(a) Let $(E, \mathcal{E}, \mu)$ be a measure space, and let $1 \leqslant p<\infty$. What does it mean to say that $f$ belongs to $L^{p}(E, \mathcal{E}, \mu)$ ?

(b) State Hölder's inequality.

(c) Consider the measure space of the unit interval endowed with Lebesgue measure. Suppose $f \in L^{2}(0,1)$ and let $0<\alpha<1 / 2$.

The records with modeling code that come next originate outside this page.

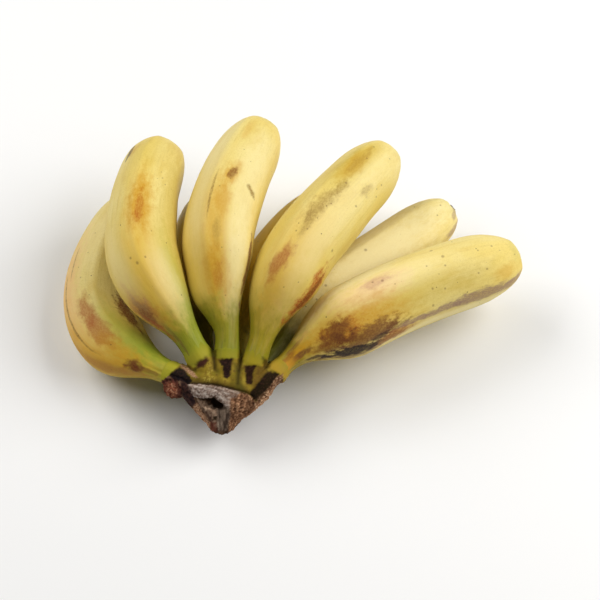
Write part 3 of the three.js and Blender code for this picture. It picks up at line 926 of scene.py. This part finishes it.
# Below, the numbers after a patch are the softness and the raggedness of its edge in mm, a factor is
# the strength of its coat, and shades are red, green and blue from 0 to 255.

def raised(line, height):
    return [(a, b + height) for a, b in line]


def paint_wood(s):
    """Dry wood all over, the torn brown face with painted shadow, the rotted bowl and its fibres in
    front.
    """
    s.lay(step(s.broad, -0.3, 0.5) * 0.6, (92, 64, 46))
    s.texture(0.9, s.strand, (158, 126, 98), (52, 36, 28))
    s.relief += 0.45 * s.strand + 0.25 * s.torn
    brown = s.shape(BROWN_WOOD, 0.8, 0.6)
    grain = 0.8 * s.crumb + 0.5 * s.strand
    s.texture(brown * 0.9, grain, (204, 156, 118), (70, 44, 31), (140, 98, 70))
    s.relief += brown * 0.35 * s.crumb
    # Painted shadow on the right of the brown face
    s.lay(s.shape(BROWN_FACE_SHADOW, 1.2, 0.8) * 0.6, (62, 34, 18))
    s.lay(brown * step(s.torn, -0.2, -0.8) * 0.7, (62, 38, 28))
    s.texture(s.shape(BOWL, 0.6, 0.4) * 0.85, s.torn, (206, 178, 150), (104, 78, 62), (164, 136, 114))
    fibres = s.shape(GREY_FIBRES, 0.7, 0.4)
    s.texture(fibres * 0.85, s.strand, (178, 160, 142), (62, 48, 40), (126, 110, 96))
    left_rim = s.shape(LEFT_RIM, 0.5, 0.5)
    s.texture(left_rim * 0.9, s.crumb, (228, 186, 148), (104, 62, 46), (178, 134, 102))
    s.lay(s.shape(DARK_LINE, 0.4, 0.3) * 0.8, (58, 26, 22))
    s.lay(s.shape(RED_SPOT, 0.6, 0.5) * 0.75, (104, 44, 34))


def paint_lip(s):
    """The weathered grey lip over the bowl, in layers, browner to the right."""
    lip = s.shape(LIP, 0.7, 0.55)
    s.texture(lip * 0.92, s.layer, (218, 204, 192), (92, 72, 62), (154, 134, 122))
    s.texture(lip * 0.45, s.crumb, (230, 216, 204), (84, 64, 54))
    s.lay(lip * step(s.torn, -0.3, -0.9) * 0.5, (92, 72, 62))
    s.lay(lip * step(s.a, -1, 6) * 0.6, (138, 106, 84))
    s.relief += lip * (0.7 + 0.35 * s.torn - s.relief)
    s.lay(s.shape(LIP_SLIT, 0.4, 0.3) * 0.6, (96, 78, 68))


def paint_flesh(s):
    """The olive skin above the lip, smooth and mottled, with painted shade and a groove along its lower
    edge.
    """
    flesh = s.above(FLESH_EDGE, 0.25, 0.2) * s.front
    s.lay(flesh, (144, 122, 38), 0.25)
    s.lay(flesh * step(s.broad, 0.0, 0.5) * 0.5, (176, 154, 56))
    s.lay(flesh * step(s.broad, 0.0, -0.5) * 0.6, (100, 92, 24))
    s.lay(flesh * step(s.torn, 0.0, 0.8) * 0.7, (96, 68, 26))
    # Painted shade: darker within about 2 mm of the lower edge, under the overhanging lip
    s.lay(flesh * (1 - s.above(raised(FLESH_EDGE, 2.2), 1.6, 0.5)) * 0.75, (74, 57, 19))
    s.texture(s.shape(FLESH_CRUMBS, 0.8, 0.6) * 0.38, s.crumb, (204, 186, 84), (120, 96, 34))
    s.lay(s.shape(OLIVE_SHADE, 1.2, 0.3) * 0.8, (72, 66, 18))
    s.relief -= flesh * s.relief * 0.85
    # A groove along the lower edge, painted dark as shade under the lip
    shaded_groove = s.above(raised(FLESH_EDGE, -0.2), 0.2) * (1 - s.above(raised(FLESH_EDGE, 0.7), 0.3)) * s.front
    s.lay(shaded_groove * 0.9 * step(s.a, 14, 4), (40, 28, 18))
    s.relief -= shaded_groove * 0.45


def paint_collars(s, stalks):
    """The green skin up each stalk, with a painted sheen, paler at its root, and painted shade between
    stalks.
    """
    for stalk in stalks:
        root, along = np.array(stalk["root"]) / MM, np.array(stalk["along"])
        run = (s.points - root) @ along
        out = np.linalg.norm(s.points - root - run[:, None] * along, axis=1) - stalk["radius"] / MM
        if stalk["lower"]:
            skin = step(out, 1.6, 0.4) * step(run + 0.5 * s.torn, -2.6, 0.2)
        else:
            skin = step(out, 2.8, 1.4) * s.above(STALK_EDGE, 0.25, 0.12) * step(run, -9, -7)
        red, green, blue = stalk["green"]
        # Painted sheen: the skin is a little paler than its stalk, to match the glossier peel beside it
        s.lay(skin, (red * 0.93 + 12, green * 0.93 + 12, blue * 0.93 + 12), 0.0)
        s.lay(skin * step(run, 5, 0), (red + 20, green + 10, blue + 16))
        s.relief -= skin * s.relief
    # Painted shade in the valleys between the stalks
    for corners in VALLEYS:
        s.lay(s.shape(corners, 0.8, 0.35) * 0.8, (44, 34, 12))


def paint_scars(s):
    """The dark dried scars below the stalks, each in a brownish halo, and a pale streak."""
    s.lay(s.shape(BROWN_FLESH, 1.6, 0.8) * 0.7, (98, 70, 26))
    streak = s.shape(STREAK, 0.25, 0.15)
    s.texture(streak * 0.95, s.crumb, (200, 160, 124), (134, 96, 68), (174, 134, 100))
    for corners in (SCAR_2, SCAR_3, SCAR_4):
        s.lay(s.shape(corners, 1.2, 0.5) * 0.5, (86, 60, 24))
    for corners, soft, shade in [
        (SCAR_1, 0.4, (15, 13, 22)), (SCAR_2, 0.7, (62, 30, 26)), (SCAR_3, 0.4, (25, 11, 18)),
        (SCAR_4, 0.45, (34, 15, 14)), (SCAR_5, 0.5, (19, 12, 12)),
    ]:
        scar = s.shape(corners, soft, 0.4)
        s.lay(scar * 0.96, shade, 1.0)
        s.lay(scar * step(s.crumb, 0.1, 0.6) * 0.25, (96, 60, 50))
        s.relief -= scar * 0.4


def paint_stub(s):
    """The reddish stub of a broken finger, a painted highlight on its pale core, and the dark wood
    beside it.
    """
    s.texture(s.shape(DARK_ZONE, 0.4, 0.3) * 0.95, s.torn, (86, 56, 50), (28, 18, 22), (50, 32, 34))
    stub = s.shape(STUB, 0.4, 0.4)
    small = [(a * 0.5 - 10.2, b * 0.55 + 8) for a, b in STUB]  # the same outline, drawn in
    core_and_highlight = s.shape(small, 1.2, 0.6)
    s.texture(stub, s.torn, (132, 76, 60), (36, 18, 20), (80, 44, 38))
    # The pale core, painted lighter still as a highlight
    s.texture(core_and_highlight * 0.9, s.crumb, (255, 196, 156), (76, 34, 28), (198, 118, 86))
    s.relief += stub * 0.5 * s.torn


def paint_cut(s):
    """The crumbly rim that the knife cut bare along the right of the crown."""
    cut = np.maximum(s.cut, s.shape(RIM, 0.3, 0.3)) * step(s.a, RIM_END + 0.8, RIM_END - 0.8)
    cut *= step(s.a + 0.4 * s.torn, RIM_START - 0.6, RIM_START + 0.6)
    s.texture(cut, s.crumb, (232, 188, 148), (82, 50, 36), (156, 113, 82))
    s.lay(cut * step(s.b, 9, 3) * 0.6, (112, 76, 54))
    s.lay(cut * step(s.a, 18, 23) * 0.55, (72, 46, 34))
    s.relief += cut * (0.35 * s.crumb + 0.3 * s.torn - s.relief)


def shape_front(s):
    """The hole, crack and pit go in, and the apex is made blunt and slimmer, all darkened as painted
    shade.
    """
    hole = np.maximum(s.shape(HOLE, 0.4, 0.6), 0.9 * s.shape(CRACK, 0.3, 0.45))
    pit = s.shape(PIT, 0.4, 0.2)
    # Painted shade: the hole, the crack and the pit are darker, as shaded hollows
    s.lay(np.maximum(hole, pit), (66, 52, 36), 1.0)
    s.relief -= 0.5 * hole + 0.6 * pit
    s.relief += 0.9 * np.exp(-((s.b - 1.0) / 3.0) ** 2) * step(np.abs(s.a), 0.6, 2.5)
    for a, b, height, half_width, half_height in BULGES:
        s.relief += height * np.exp(-((s.a - a) / half_width) ** 2 - ((s.b - b) / half_height) ** 2)
    # Painted shade: darker along the bottom of the front, at the apex
    s.lay(step(s.b + s.torn, 2.4, -0.4) * s.front * 0.55, (62, 42, 32))


def crown_material():
    """The painted colours, with fine strands and crumbs wherever the crown is woody."""
    material, n = new_material("crown_wood")
    painted = n.add("ShaderNodeAttribute", attribute_name="tone").outputs
    fibre = n.add("ShaderNodeAttribute", attribute_name="fibre").outputs["Vector"]
    place = n.vector("MULTIPLY", n.add("ShaderNodeTexCoord").outputs["Object"], (1000, 1000, 1000))
    woody = painted["Alpha"]
    strands = n.noise(fibre, 3.0, 4.0, 0.65)
    crumbs = n.noise(place, 2.2, 4.0, 0.65)
    darker = n.math("MULTIPLY", n.ramp(strands, 0.55, 0.75, 0.0, 0.35), woody)
    colour = n.blend(darker, painted["Color"], (0.0, 0.0, 0.0, 1), "MULTIPLY")
    specked = n.math("MULTIPLY", n.ramp(crumbs, 0.35, 0.6, 0.3, 0.0), woody)
    colour = n.blend(specked, colour, tint(60, 44, 30))
    height = n.math("ADD", n.math("MULTIPLY", strands, 0.6), n.math("MULTIPLY", crumbs, 0.6))
    height = n.math("MULTIPLY", height, n.ramp(woody, 0.0, 1.0, 0.15, 1.0))
    roughness = n.ramp(woody, 0.0, 1.0, 0.45, 0.88)
    finish_material(n, colour, roughness, height, 0.4 * MM, Specular_IOR_Level=0.05)
    return material


def make_crown(stalks):
    piece = crown_body(stalks)
    mesh = piece.data
    surface = Surface(mesh)
    paint_wood(surface)
    paint_lip(surface)
    paint_flesh(surface)
    paint_collars(surface, stalks)
    paint_scars(surface)
    paint_stub(surface)
    paint_cut(surface)
    shape_front(surface)
    fibre = mesh.attributes.new("fibre", "FLOAT_VECTOR", "POINT")
    fibre.data.foreach_set("vector", surface.fibre.astype(np.float32).ravel())
    tone = mesh.attributes.new("tone", "FLOAT_COLOR", "POINT")
    shades = np.c_[surface.colour, surface.wood]
    tone.data.foreach_set("color", shades.astype(np.float32).ravel())
    stand_proud(mesh, surface.relief)
    mesh.shade_smooth()
    mesh.materials.clear()
    mesh.materials.append(crown_material())
    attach(piece, BODY)
    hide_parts("crown")


# ---- The hand -----------------------------------------------------------------------------

set_camera()
set_studio()
make_floor()
stain_and_light = stain_and_light_group()
make_crown([make_finger(index, name, stain_and_light) for index, name in enumerate(FINGERS)])
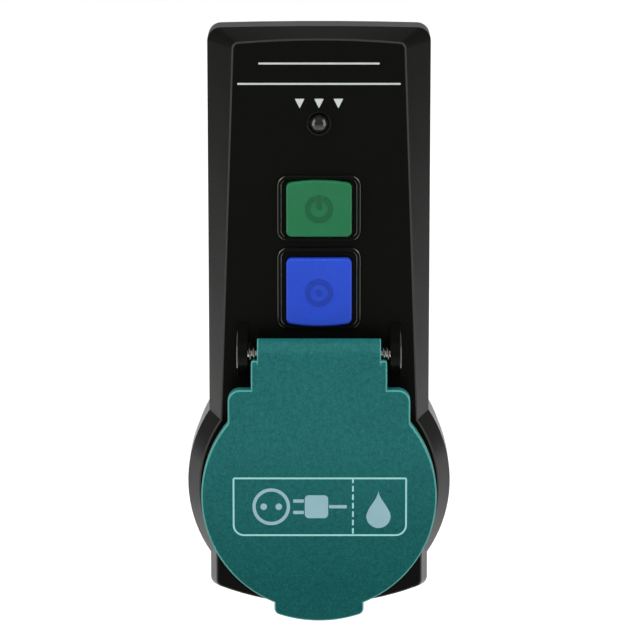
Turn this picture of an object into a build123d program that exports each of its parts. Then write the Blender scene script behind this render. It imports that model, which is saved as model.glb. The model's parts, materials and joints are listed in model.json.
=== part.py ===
from build123d import *
import math
import os
from collections import namedtuple

# Adapter plug with a residual-current switch, in millimetres.
# X is right, +Y is back towards the wall and +Z is up. The origin is the middle of the plug's face.
# The plug, the socket and the lid share the Y axis through the origin.

# One overrun for every cut that leaves a solid
overrun = 1.0

# Depths of the housing, each counted forward from the one before
boss_length = 17.5
platform_step = 8.5
back_slope_depth = 5.6
rear_depth = 16.5
panel_rise = 8.0
collar_height = 7.5
platform_y = -boss_length
back_y = platform_y - platform_step
slope_y = back_y - back_slope_depth
seam_y = back_y - rear_depth
panel_y = seam_y - panel_rise
collar_y = panel_y - collar_height

# Housing wall
wall = 2.4
back_inner_y = back_y - wall
panel_inner_y = panel_y + wall
platform_inner_y = platform_y - wall

# Radii round the socket, each counted outward from the one before
well_r = 19.5
insert_wall = 2.2
insert_r = well_r + insert_wall
insert_lip = 1.8
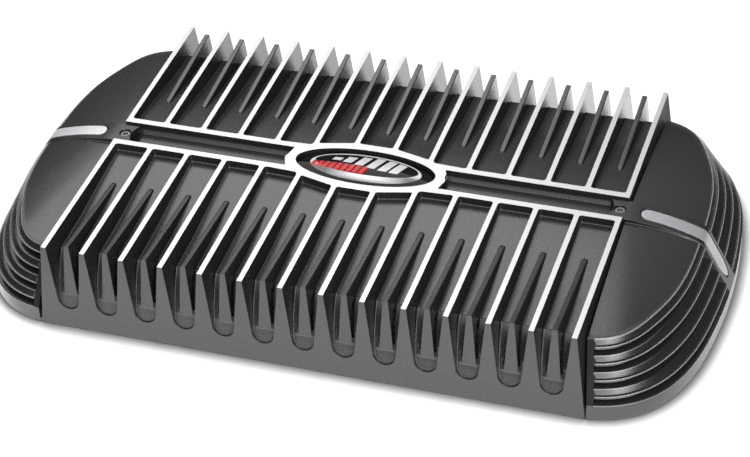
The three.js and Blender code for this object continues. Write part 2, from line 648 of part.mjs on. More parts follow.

(i) Show that for all $x \in \mathbb{R}$,

$$\int_{0}^{1}|f(y)||x-y|^{-\alpha} d y<\infty$$

(ii) For $x \in \mathbb{R}$, define

$$g(x)=\int_{0}^{1} f(y)|x-y|^{-\alpha} d y$$

Show that for $x \in \mathbb{R}$ fixed, the function $g$ satisfies

$$|g(x+h)-g(x)| \leqslant\|f\|_{2} \cdot(I(h))^{1 / 2},$$

where

$$I(h)=\int_{0}^{1}\left(|x+h-y|^{-\alpha}-|x-y|^{-\alpha}\right)^{2} d y .$$

(iii) Prove that $g$ is a continuous function. [Hint: You may find it helpful to split the integral defining $I(h)$ into several parts.]